Wednesday, December 18, 2019

12,393. RUDIMENTS, pt. 904

RUDIMENTS, pt. 904
(Coryland)
As I think back now, I
wonder whatever happened
to tonsils. In my day, every
kid had their tonsils out, and
anyone still with their tonsils,
by 5th grade was a real solid
exception. Up and down my
block, everyone I knew was
tonsil-less. Like the 'appendix'
(what sort of word was that,
used in a literary sense? To
show some sort of added on
extra?), no one knew what 
any of this was for. The 
few renderings I ever got 
of tonsils were quite vague
and without meaning. In
the same way, kind of like
ulcers  - which every proud
and striving businessperson
had or sought to have  -  I
guess no one gets them 
anymore either. Beats me, 
but I do wonder about the
general consensus of things.
It seems like nothing is ever
straightforward and is more 
than half crap. Back when I
was studying Geology, at 
Elmira College, we had this 
crazed professor who went on,
each class, over and over, with
great alarm, about how by 1990
we'd be out of oil and sunk in
deep doo-doo: no fuel for cars,
way-expensive prices, long
gas-lines everywhere. He 
bolstered it all by citing the
programs then in effect  -  
there was a time when certain
cars, depending on odd or even
license plates, alternate days,
or Tues. vs. Weds., could not
purchase gas, and had to wait
for the correctly assigned days;
there were sales limits too. All
that crazy stuff. AIDS was going 
to kill everyone who has sex (?)
eventually, we were doomed, 
ad infinitum. It all got pretty
sickening to me. No mention,
for some reason, was ever made
about too many people, excess
population, killing off the bottom,
depletion and ruination of water 
supplies and reservoirs and their
availability through over-development,
cutting of timber and forest, etc.
No one ever talked about the
threat of an asteroid smashing us
(today's big topic), methane gas,
global warming (today's big topic
also). It was all let to pass, until
those newer items took center
stage. That was mid 70's.
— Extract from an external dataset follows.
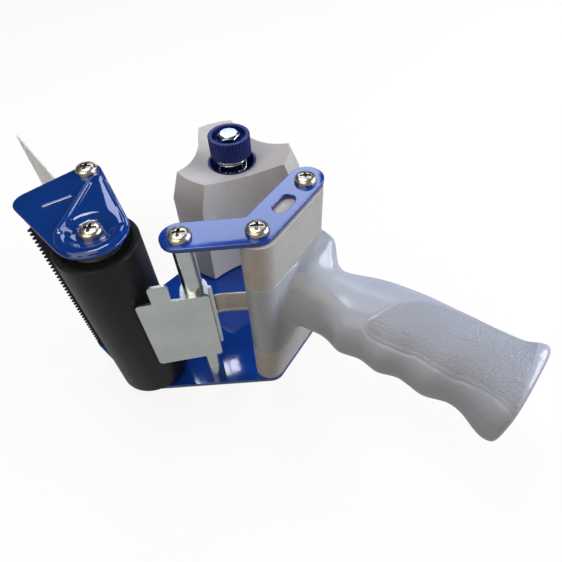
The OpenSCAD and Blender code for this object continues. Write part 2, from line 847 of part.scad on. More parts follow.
module hub_liner() {
    color(navy) difference() {
        bore([0, 0], liner_r - press, floor_z - liner_floor + press, rim_z);
        bore([0, 0], liner_r - liner_wall, floor_z, rim_z + over);
        bore([0, 0], spindle_r + fit, floor_z - liner_floor - over, floor_z + over);
    }
}

module hub_bush() {
    color(milk) tube([0, 0], hub_bore - press, spindle_r + fit, hub_z0, floor_z - liner_floor);
}

module spindle_tube() {
    color(zinc) difference() {
        union() {
            bore([0, 0], spigot_r, 0, base_t + fit);
            bore([0, 0], flange_r, base_t, base_t + flange_t);
            bore([0, 0], spindle_r, base_t, tube_top);
        }
        bore([0, 0], bolt_r + fit, base_t + bolt_end / 2, tube_top + over);
    }
}

// Brake stack above the hub's floor
bolt_end = 8;
low_washer_z = floor_z + slip;
coil_z0 = low_washer_z + washer_t;
knob_lift = 5;
knob_z0 = rim_z + knob_lift;
up_washer_z = knob_z0 - 2 * slip - washer_t;
coil_z1 = up_washer_z;
knob_z1 = knob_z0 + knob_h;
washer_room = 1;
washer_r = liner_r - liner_wall - washer_room;
cup_lip = 0.4;
cup_r = coil_r + wire_d + cup_lip;
knob_wall = 2.1;
well_r = knob_r - knob_wall;
hex_rise = 0.9;
hex_top = knob_z1 + hex_rise;
hex_z0 = hex_top - hex_h;
hex_shares = [[0, 0], [1, 0], [1, 0.5], [0.58, 0.8], [0.42, 1], [0, 1]];
well_share = 0.3;

module brake_washer() {
    color(steel) tube([0, 0], washer_r, bolt_r + near_gap, low_washer_z, low_washer_z + washer_t);
}

module spring_washer() {
    color(steel) tube([0, 0], cup_r, bolt_r + near_gap, up_washer_z, up_washer_z + washer_t);
}

module spindle_bolt() {
    color(steel) {
        bore([0, 0], bolt_r, base_t + bolt_end, hex_z0 + fit);
        intersection() {
            translate([0, 0, hex_z0]) cylinder(r = hex_af / sqrt(3), h = hex_h, $fn = 6);
            translate([0, 0, hex_z0]) rotate_extrude($fn = fine)
                polygon([for (q = hex_shares) [q[0] * hex_af, q[1] * hex_h]]);
        }
    }
}

module knob() {
    n = rib_count;
    hex_room = hex_af / sqrt(3) + slip;
    color(navy) difference() {
        slab([for (i = [0 : n - 1], s = [0, 1, 2, 3])
                 (knob_r - (s < 2 ? 0 : rib_d)) * dir(full_turn * (i + s / 4) / n)], knob_z0, knob_z1);
        bore([0, 0], well_r, hex_z0 + well_share * hex_h, knob_z1 + over);
        translate([0, 0, hex_z0]) cylinder(r = hex_room, h = hex_h, $fn = 6);
        bore([0, 0], bolt_r + fit, knob_z0 - over, knob_z1);
    }
}

// Brake spring: a tube along a path that is drawn flat and rolled round the
// axis. Both ends stand straight on the washers for one wire diameter.
spring_gap = slip;
coil_low = coil_z0 + spring_gap;
coil_high = coil_z1 - spring_gap;
bow_r = wire_d;
coil_run = 2 * PI * coil_r * coil_turns;
rise = coil_high - coil_low - 2 * (wire_d + bow_r);
slope = atan2(rise, coil_run);
bow_steps = 3;
coil_rings = 8 * coil_turns;
wire_sides = 6;

// Flat path of the wire: distance round the axis and height
low_half = concat(
    [[0, 0], [0, wire_d]],
    [for (i = [1 : bow_steps]) let (a = half_turn - (half_turn / 2 - slope) * i / bow_steps)
        [bow_r + bow_r * cos(a), wire_d + bow_r * sin(a)]]);
low_end = low_half[len(low_half) - 1];
span = [coil_run, coil_high - coil_low];
flat_path = concat(
    low_half,
    [for (i = [1 : coil_rings - 1]) low_end + (span - 2 * low_end) * i / coil_rings],
    [for (i = [len(low_half) - 1 : -1 : 0]) span - low_half[i]]);

function rolled(p, r) =
    let (a = p[0] / coil_r * half_turn / PI) [r * cos(a), r * sin(a), coil_low + p[1]];
function flat_dir(i) =
    let (n = len(flat_path), d = flat_path[min(i + 1, n - 1)] - flat_path[max(i - 1, 0)])
    d / norm(d);

coil_rows = [for (i = [0 : len(flat_path) - 1])
    let (p = flat_path[i], d = flat_dir(i), n = [-d[1], d[0]])
    [for (k = [0 : wire_sides - 1])
        let (a = full_turn * k / wire_sides, q = p + wire_d / 2 * sin(a) * n)
        rolled(q, coil_r + wire_d / 2 * cos(a))]];
coil_line = [for (p = flat_path) rolled(p, coil_r)];
least_gap = min([for (i = [0 : len(coil_line) - 1], j = [0 : len(coil_line) - 1])
    if (j - i > coil_rings / coil_turns / 2) norm(coil_line[i] - coil_line[j])]) - wire_d;
echo(brake_spring_least_gap = least_gap);

module brake_spring() {
    color(steel) loft(coil_rows);
}

// Handle: sections across u, the distance from the column's centre line
// [u share of the length, low edge, high edge, half height, squareness of the high
// side, lean, squareness of the low side, rise]; the edges are shares of grip_w,
// the half height and the rise are shares of grip_half
grip_shares = [
    [0.03, -0.95, 1.18, 1.465, 12, 0, 12, 0],
    [0.062, -0.93, 1.18, 1.465, 12, 0, 9, 0],
    [0.078, -0.84, 1.19, 1.42, 11, 0, 2.7, 0.03],
    [0.095, -0.76, 1.185, 1.36, 9, 0, 2.3, 0.08],
    [0.125, -0.68, 1.17, 1.27, 7, 0, 2.2, 0.13],
    [0.145, -0.65, 1.07, 1.19, 5, 0, 2.2, 0.12],
    [0.175, -0.61, 0.88, 1.12, 3.2, 0, 2.3, 0.06],
    [0.205, -0.57, 0.8, 1.08, 2.6, 0, 2.4, 0.02],
    [0.235, -0.57, 0.8, 1.07, 2.4, 0, 2.4, 0],
    [0.28, -0.66, 0.91, 1.03, 2.4, 0, 2.4, 0],
    [0.335, -0.81, 1.05, 1, 2.4, 0, 2.4, 0],
    [0.385, -0.78, 1.12, 1, 2.4, 0.01, 2.4, 0],
    [0.44, -0.74, 1.16, 1, 2.4, 0.02, 2.4, 0],
    [0.51, -0.85, 1.19, 1, 2.4, 0.03, 2.4, 0],
    [0.555, -0.8, 1.19, 1, 2.4, 0.04, 2.4, 0],
    [0.61, -0.73, 1.17, 1, 2.4, 0.05, 2.4, 0],
    [0.7, -0.85, 1.14, 1, 2.4, 0.08, 2.4, 0],
    [0.745, -0.83, 1.12, 1, 2.4, 0.1, 2.4, 0],
    [0.81, -0.73, 1.07, 1, 2.4, 0.12, 2.4, 0],
    [0.87, -0.78, 1.04, 1.01, 2.5, 0.14, 2.5, 0],
    [0.93, -0.96, 1.02, 1.03, 2.7, 0.145, 2.7, 0],
    [0.965, -1.04, 1.08, 1.05, 2.9, 0.14, 2.9, 0],
    [0.985, -1.05, 1.11, 1.05, 3, 0.14, 3, 0],
    [1.003, -1.04, 1.11, 1.03, 3, 0.14, 3, 0],
    [1.013, -1, 1.07, 0.98, 3, 0.14, 3, 0],
    [1.019, -0.92, 0.99, 0.9, 3, 0.14, 3, 0]];
grip_sides = 28;
between = 2;

// Smooth value between the rows of a table
function bezier(a, b, c, d, t) =
    0.5 * (2 * b + (c - a) * t + (2 * a - 5 * b + 4 * c - d) * pow(t, 2)
           + (3 * b - a - 3 * c + d) * pow(t, 3));
function smooth_rows(t, n) =
    [for (i = [0 : len(t) - 2], j = [0 : n - 1])
        bezier(t[max(i - 1, 0)], t[i], t[i + 1], t[min(i + 2, len(t) - 1)], j / n),
     t[len(t) - 1]];

// Signed power that squares a circle's section
function squared(x, e) = sign(x) * pow(abs(x), 2 / e);

function grip_ring(s) =
    let (lo = s[1] * grip_w, hi = s[2] * grip_w, hz = s[3] * grip_half, mid = s[7] * grip_half)
    [for (i = [0 : grip_sides - 1])
        let (a = full_turn * i / grip_sides,
             e = cos(a) > 0 ? s[4] : s[6],
             v = (lo + hi) / 2 + (hi - lo) / 2 * squared(cos(a), e),
             z = mid + hz * squared(sin(a), e))
        [s[0] * grip_len + s[5] * v, v, z]];

module handle() {
    color(milk) difference() {
        union() {
            slab(belt([ring(near, col_r), ring(far, col_r)]), eye_z, eye_top);
            translate([col_mid[0], col_mid[1], mid_z]) rotate([0, 0, col_turn - 90])
                loft([for (s = smooth_rows(grip_shares, between)) grip_ring(s)]);
        }
        for (p = [near, far])
            bore(p, rod_r + slip, eye_z - over, eye_top + over);
        slab(ribbon([leaf_seat - [over, 0], leaf_seat + [leaf_in + slip, 0]], leaf_t + 2 * slip),
             leaf_z0 - slip, leaf_z0 + leaf_w + slip);
    }
}

base_plate();
top_plate();
link_bar();
lower_spacer();
upper_spacer();
handle();
tie_rods();
pan_screws();
base_screws();
guide_post();
post_clip();
tension_plate();
leaf_spring();
roller_axle();
roller_core();
roller_sleeve();
roller_bushes();
corner_post();
blade_carrier();
blade();
blade_screws();
blade_nuts();
flap();
flap_strip();
flap_rivets();
spindle_tube();
hub();
hub_liner();
hub_bush();
brake_washer();
brake_spring();
spring_washer();
spindle_bolt();
knob();
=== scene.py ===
"""Looks of a handheld tape dispenser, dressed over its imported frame.

The dispenser lies on its side plate. Every piece takes its place from the frame, in metres, with
the hub's axis upright at the origin. Sizes of surface detail are written in millimetres.
"""

from __future__ import annotations

import json
import logging
import math
from collections.abc import Callable
from dataclasses import dataclass, field
from enum import Enum

import bpy
from mathutils import Matrix, Vector

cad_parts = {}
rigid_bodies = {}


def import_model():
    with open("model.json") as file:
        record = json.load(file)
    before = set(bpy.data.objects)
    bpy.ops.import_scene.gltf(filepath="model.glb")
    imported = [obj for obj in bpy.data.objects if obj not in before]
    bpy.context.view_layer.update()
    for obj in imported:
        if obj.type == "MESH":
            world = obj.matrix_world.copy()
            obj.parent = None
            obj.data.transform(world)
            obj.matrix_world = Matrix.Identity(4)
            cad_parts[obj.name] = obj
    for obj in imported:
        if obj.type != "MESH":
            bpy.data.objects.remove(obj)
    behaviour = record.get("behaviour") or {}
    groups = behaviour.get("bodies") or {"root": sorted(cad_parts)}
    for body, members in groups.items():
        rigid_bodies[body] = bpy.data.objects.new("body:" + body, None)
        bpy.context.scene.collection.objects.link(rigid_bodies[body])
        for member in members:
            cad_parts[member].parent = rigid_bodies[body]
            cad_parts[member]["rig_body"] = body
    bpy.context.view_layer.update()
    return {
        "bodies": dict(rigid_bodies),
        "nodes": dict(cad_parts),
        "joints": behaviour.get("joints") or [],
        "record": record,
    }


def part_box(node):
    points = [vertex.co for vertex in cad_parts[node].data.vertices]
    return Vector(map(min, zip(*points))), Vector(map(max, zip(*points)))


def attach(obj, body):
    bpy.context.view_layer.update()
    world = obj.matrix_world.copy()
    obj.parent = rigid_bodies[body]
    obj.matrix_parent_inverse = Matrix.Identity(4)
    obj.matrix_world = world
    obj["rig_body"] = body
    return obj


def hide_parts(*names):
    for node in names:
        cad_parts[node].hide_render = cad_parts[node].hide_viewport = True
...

Now,
50 years later or whatever, people
still drink fuel like water, fly all
over the globe of their own 
self-serving interests, but yet they
wail and scream about today's hot
topics  -  without knowing any of
the ins and outs and realities.They
all do the same stuff today, but
the topics have changed and they
instill instead a faulty idea now of
Nature' for kids, by monumentalizing
it and teaching it as a museum piece,
since they go on ruining the rest.
Anyone, in any case, with any
true spiritual sensibility and
foundation  -  not just mouthing
it  -  would realize that life is,
in itself, more important than
we are, and it sustains and
recovers and repairs itself, over
a sense of time that surpasses
our feeble lifespans. The sound
and fury WE make can only ever
be destructive. Humankind, at
these levels, has nothing GOOD
it can do. It is incapable of that.
-
We now have epidemics of death,
in different ways  -  terror, bombing,
self-sacrifice in the silly claim of
'martyrdom' for selfish purposes
(express elevator to Paradise?),
drugs and sedatives, angst, what
we are now told is bullying, names
and syndromes with initials, which
need treating and corralling as ills
in order to keep society functioning.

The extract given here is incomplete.